Neste início de ano passei uns dias de descanso com a família nas praias do Uruguai, o que já havia feito em anos anteriores, e afora o fato do dólar não estar favorável para nós, brasileiros, estar neste país irmão sempre é uma alegria. Seu ritmo vagaroso de acordar, chegando na praia à tarde com o mate debaixo do braço, a caixa térmica carregada de “bocadillos, vino y cervezas” para ir até o anoitecer, conversando, jogando bola, cantando e tocando violão, me encanta.
Chegam na praia em família, em grupos de amigos, de casais, mães com filhas, mulher e homem sozinhos. Cada um chega com seu jeito, seu estilo, sem se preocupar com o outro. Para mim especialmente, acostumada a cada Verão chegar e encontrar todos ansiosos para apresentar o que há de mais “fashion” à beira-mar, sempre me parece um outro mundo.
Aqui preciso fazer uma observação, é que essa cultura praiana sobre a qual trato não se aplica para a região de Punta Del Este, mas às praias do norte do país, mais ou menos rústicas, como Punta Del Diablo e La Pedrera, mais ou menos bucólicas, como Aguas Dulces, Valizas e La Paloma.
Percebendo a liberdade com que os corpos uruguaios se movimentam pela praia, a diversidade deles espalhados pela areia, nessa experiência de descanso no feriado de Ano Novo, pensei sobre como projetamos o Corpo Ideal, o Corpo Perfeito e o Corpo Real, e o quanto eles são conceitos diferentes, mas que no dia a dia a gente os confunde e os coloca como se fossem uma coisa só.
Quando pensamos num corpo ideal, é muito provável que virá a mente o “corpo perfeito”, ou seja, o padrão estético idealizado pela sociedade dominante, que dita o que é bonito e feio, assim como o que está na moda. O corpo ideal feminino é o padrão do que seria o corpo perfeito para uma mulher. O conceito de corpo ideal é mutável, ou seja, varia de acordo com muitos fatores, entre eles: sociais, culturais e temporais. Por exemplo, o modelo de corpo ideal feminino no século XIX é diferente do contemporâneo.

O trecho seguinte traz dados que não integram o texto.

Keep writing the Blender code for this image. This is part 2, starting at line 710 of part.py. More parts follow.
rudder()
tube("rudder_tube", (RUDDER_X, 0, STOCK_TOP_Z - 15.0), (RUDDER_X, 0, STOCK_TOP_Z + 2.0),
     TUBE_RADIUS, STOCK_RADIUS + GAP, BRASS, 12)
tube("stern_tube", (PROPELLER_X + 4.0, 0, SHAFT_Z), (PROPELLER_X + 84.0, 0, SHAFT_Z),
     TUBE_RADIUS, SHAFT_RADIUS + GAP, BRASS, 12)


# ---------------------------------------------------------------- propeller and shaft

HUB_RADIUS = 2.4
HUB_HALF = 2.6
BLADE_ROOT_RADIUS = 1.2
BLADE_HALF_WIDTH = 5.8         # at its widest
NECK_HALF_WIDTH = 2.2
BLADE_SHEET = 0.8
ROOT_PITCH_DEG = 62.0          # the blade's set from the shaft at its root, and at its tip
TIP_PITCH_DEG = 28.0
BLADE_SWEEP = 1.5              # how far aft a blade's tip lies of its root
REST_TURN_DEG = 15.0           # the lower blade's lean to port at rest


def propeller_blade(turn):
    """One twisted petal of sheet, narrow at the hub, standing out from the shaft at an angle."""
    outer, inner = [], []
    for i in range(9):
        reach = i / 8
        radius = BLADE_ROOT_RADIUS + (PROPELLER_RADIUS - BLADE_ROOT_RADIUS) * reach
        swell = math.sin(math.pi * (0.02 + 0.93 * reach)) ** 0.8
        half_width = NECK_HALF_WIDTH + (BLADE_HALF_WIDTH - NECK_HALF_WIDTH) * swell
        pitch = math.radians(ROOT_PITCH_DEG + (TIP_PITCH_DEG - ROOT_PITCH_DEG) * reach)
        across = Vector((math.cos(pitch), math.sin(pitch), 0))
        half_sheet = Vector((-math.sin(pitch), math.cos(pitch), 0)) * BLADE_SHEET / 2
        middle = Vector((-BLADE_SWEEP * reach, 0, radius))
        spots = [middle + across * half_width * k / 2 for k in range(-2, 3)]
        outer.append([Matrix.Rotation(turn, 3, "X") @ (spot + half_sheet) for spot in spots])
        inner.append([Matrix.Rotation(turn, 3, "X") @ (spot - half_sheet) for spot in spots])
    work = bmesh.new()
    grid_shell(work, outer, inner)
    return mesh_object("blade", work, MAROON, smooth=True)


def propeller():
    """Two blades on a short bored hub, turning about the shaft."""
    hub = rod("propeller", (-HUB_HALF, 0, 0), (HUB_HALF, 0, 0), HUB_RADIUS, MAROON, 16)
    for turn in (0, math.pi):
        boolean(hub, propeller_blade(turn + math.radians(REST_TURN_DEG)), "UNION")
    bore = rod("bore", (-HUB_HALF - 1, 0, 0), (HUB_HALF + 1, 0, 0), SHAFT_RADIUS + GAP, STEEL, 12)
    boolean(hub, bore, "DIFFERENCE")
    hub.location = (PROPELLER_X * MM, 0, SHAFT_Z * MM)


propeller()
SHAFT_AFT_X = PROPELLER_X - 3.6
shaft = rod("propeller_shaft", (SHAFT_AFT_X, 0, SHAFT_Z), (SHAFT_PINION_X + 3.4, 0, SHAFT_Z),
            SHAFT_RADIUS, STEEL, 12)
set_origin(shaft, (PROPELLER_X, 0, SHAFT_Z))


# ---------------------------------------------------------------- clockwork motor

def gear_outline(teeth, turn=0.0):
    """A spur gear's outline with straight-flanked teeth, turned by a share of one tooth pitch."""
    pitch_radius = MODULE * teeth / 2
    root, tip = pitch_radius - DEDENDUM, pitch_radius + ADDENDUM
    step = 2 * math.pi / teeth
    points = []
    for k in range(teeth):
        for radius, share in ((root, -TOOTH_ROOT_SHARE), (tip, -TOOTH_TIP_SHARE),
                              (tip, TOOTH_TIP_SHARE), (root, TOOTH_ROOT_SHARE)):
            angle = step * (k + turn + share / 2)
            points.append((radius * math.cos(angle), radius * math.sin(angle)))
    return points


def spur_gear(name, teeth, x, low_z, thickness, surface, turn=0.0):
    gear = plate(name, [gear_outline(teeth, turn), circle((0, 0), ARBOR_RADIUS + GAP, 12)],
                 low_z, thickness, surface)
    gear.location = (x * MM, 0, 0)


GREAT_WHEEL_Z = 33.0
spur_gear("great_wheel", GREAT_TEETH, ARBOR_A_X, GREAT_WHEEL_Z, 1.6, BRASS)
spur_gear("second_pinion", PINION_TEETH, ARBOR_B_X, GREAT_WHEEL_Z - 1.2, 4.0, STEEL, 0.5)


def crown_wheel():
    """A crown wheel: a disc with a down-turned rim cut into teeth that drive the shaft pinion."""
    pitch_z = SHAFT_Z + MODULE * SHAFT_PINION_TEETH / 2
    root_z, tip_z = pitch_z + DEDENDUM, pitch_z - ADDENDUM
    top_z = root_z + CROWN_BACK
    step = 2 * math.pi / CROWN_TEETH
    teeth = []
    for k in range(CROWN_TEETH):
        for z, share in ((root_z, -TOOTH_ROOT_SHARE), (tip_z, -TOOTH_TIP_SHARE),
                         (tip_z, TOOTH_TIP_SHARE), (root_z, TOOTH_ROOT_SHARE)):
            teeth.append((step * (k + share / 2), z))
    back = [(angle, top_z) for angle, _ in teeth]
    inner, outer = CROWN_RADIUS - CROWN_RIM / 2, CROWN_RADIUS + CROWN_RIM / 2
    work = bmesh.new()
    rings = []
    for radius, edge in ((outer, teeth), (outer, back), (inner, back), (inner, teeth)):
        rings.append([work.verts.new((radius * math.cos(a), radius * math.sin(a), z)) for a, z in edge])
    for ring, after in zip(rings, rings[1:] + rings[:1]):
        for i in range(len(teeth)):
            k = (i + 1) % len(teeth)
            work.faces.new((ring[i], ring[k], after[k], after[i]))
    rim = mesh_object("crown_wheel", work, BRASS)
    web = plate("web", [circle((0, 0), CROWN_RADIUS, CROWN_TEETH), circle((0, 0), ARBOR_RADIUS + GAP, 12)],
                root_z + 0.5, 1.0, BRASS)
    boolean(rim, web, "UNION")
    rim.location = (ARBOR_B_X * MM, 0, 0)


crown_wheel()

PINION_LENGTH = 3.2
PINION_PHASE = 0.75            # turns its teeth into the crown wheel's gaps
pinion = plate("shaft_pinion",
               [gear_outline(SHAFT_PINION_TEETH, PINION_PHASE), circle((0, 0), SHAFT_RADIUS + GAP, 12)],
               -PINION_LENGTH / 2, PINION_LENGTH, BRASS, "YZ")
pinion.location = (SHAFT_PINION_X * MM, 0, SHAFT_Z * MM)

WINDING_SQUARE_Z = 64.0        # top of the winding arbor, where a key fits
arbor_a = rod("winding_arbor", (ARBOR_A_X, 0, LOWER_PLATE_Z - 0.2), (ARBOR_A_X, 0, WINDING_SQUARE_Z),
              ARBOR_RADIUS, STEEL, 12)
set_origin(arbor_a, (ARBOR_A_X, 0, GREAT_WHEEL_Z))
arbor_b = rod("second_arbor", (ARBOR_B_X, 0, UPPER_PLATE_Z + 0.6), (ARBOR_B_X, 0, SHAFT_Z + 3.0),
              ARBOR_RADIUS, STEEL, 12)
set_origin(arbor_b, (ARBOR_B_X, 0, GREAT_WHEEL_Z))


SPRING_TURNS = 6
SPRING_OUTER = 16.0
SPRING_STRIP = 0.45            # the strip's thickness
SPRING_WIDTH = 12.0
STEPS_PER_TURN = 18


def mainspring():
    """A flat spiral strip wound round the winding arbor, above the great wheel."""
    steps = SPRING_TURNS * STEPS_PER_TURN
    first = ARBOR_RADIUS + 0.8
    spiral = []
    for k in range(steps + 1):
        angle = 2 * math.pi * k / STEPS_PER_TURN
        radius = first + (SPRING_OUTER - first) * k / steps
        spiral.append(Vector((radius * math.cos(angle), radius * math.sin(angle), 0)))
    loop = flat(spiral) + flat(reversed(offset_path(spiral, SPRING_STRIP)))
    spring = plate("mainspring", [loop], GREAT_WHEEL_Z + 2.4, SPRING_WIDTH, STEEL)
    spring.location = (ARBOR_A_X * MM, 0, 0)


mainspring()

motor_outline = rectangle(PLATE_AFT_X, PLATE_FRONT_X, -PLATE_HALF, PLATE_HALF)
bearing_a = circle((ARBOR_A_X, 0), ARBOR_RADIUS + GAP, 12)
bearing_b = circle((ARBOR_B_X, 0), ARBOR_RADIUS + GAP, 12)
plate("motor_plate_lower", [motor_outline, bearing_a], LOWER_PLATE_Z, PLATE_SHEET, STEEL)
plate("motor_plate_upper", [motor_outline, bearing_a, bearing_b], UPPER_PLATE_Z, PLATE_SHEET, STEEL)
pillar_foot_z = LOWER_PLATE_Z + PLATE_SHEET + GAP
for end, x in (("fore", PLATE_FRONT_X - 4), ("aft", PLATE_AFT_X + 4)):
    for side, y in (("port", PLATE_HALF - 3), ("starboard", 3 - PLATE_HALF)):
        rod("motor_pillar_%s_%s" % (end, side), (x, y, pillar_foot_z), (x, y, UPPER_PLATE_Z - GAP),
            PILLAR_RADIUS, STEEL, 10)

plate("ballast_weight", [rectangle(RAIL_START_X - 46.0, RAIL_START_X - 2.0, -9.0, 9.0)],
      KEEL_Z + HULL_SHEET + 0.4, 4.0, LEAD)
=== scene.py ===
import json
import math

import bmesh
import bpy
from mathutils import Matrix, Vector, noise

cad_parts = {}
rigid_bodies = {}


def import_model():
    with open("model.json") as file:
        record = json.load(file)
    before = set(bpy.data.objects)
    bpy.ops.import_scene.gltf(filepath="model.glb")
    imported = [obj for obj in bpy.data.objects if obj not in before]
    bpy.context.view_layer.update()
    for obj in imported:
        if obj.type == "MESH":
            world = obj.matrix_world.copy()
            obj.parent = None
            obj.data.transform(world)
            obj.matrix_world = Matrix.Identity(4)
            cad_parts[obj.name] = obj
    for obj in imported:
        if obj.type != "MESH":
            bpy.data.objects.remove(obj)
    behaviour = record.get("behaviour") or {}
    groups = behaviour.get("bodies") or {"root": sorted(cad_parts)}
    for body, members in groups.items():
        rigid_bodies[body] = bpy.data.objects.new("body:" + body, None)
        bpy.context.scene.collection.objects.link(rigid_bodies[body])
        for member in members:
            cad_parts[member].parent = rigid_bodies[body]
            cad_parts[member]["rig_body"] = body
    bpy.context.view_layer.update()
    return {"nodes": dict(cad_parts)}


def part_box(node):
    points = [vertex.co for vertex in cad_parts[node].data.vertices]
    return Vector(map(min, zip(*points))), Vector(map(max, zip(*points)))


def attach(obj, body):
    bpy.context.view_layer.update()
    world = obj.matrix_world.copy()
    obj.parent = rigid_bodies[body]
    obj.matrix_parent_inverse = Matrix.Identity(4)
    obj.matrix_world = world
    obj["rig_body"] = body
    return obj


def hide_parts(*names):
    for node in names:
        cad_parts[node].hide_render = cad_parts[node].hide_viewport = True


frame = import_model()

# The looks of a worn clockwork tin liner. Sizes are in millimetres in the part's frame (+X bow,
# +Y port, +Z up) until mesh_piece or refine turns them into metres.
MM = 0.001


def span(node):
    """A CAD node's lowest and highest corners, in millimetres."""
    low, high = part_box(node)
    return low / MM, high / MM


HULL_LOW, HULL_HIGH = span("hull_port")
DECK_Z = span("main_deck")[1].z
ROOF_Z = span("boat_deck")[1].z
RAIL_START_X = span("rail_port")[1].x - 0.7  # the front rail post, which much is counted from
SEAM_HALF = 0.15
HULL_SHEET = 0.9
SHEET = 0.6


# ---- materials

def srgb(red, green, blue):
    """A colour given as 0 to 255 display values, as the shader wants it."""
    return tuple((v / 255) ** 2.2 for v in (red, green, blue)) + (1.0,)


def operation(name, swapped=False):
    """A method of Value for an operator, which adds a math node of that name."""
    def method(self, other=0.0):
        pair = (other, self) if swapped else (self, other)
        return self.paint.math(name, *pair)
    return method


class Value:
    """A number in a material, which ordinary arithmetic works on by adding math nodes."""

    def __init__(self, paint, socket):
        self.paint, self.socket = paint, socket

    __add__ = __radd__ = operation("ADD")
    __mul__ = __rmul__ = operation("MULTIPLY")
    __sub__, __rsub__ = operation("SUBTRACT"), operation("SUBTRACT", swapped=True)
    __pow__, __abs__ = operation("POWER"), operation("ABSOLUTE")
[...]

Ao contrário do corpo ideal, que segue uma “receita” que determina estereótipos físicos específicos, o corpo real não tem um padrão básico. Os corpos reais são caracterizados pelas particularidades inerentes de cada estrutura física, seja ela magra, alta, baixa, gorda, loira, morena, negra etc. Por isso, o corpo real é individual, aquele que leva em consideração a saúde de cada pessoa. Infelizmente a saúde, quando não muitas vezes a vida, são sacrificados em busca do “corpo ideal”. Porém nessa busca, considerando as diversidades de corpos, geralmente se imagina em algo a ser alterado, padronizado e melhorado com o intuito de ser aperfeiçoado ao ponto de atingirmos o “corpo ideal”, o “corpo perfeito”, sem refletir sobre o que é o significado disso sobre a nossa vida.

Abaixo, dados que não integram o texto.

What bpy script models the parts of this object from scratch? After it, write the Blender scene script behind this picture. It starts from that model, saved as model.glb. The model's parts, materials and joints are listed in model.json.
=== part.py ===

E tudo isso fica mais aguçado no Verão quando os corpos estão à vista. Conheço pessoas que não gostam da beira-mar porque tem medo do julgamento alheio, se vão à beira-mar ficam altamente desconfortáveis por que se acham grandes ou magras demais, com peitos demais ou de menos, bunda demais ou de menos… Pessoas em dia com sua saúde física, seus índices de colesterol, triglicerídeos, pressão sob controle… Seus corpos reais, naturais em dia, saudáveis. Pessoas em sofrimento por causa do “imperativo do corpo perfeito” que nossa sociedade doentia impõe.
O “foda-se” a esse “imperativo do corpo perfeito” não é fácil. Preciso dizer que no meu caso foi e continua sendo um processo. Vez ou outra me pego no piloto automático me julgando e sendo minha inimiga. Ainda sofro com o julgamento de pessoas que considero importantes pra mim. Essa trajetória eu consigo fazer com as amizades de outras mulheres, encontros, rodas de conversas, cursos, leitura, filmes e séries sobre envelhecimento, diversidade, gênero, feminismo, e a vida, ah, a vida… Assim o aprendizado vai se fortalecendo pra eu poder me olhar no espelho e me amar do jeito que sou.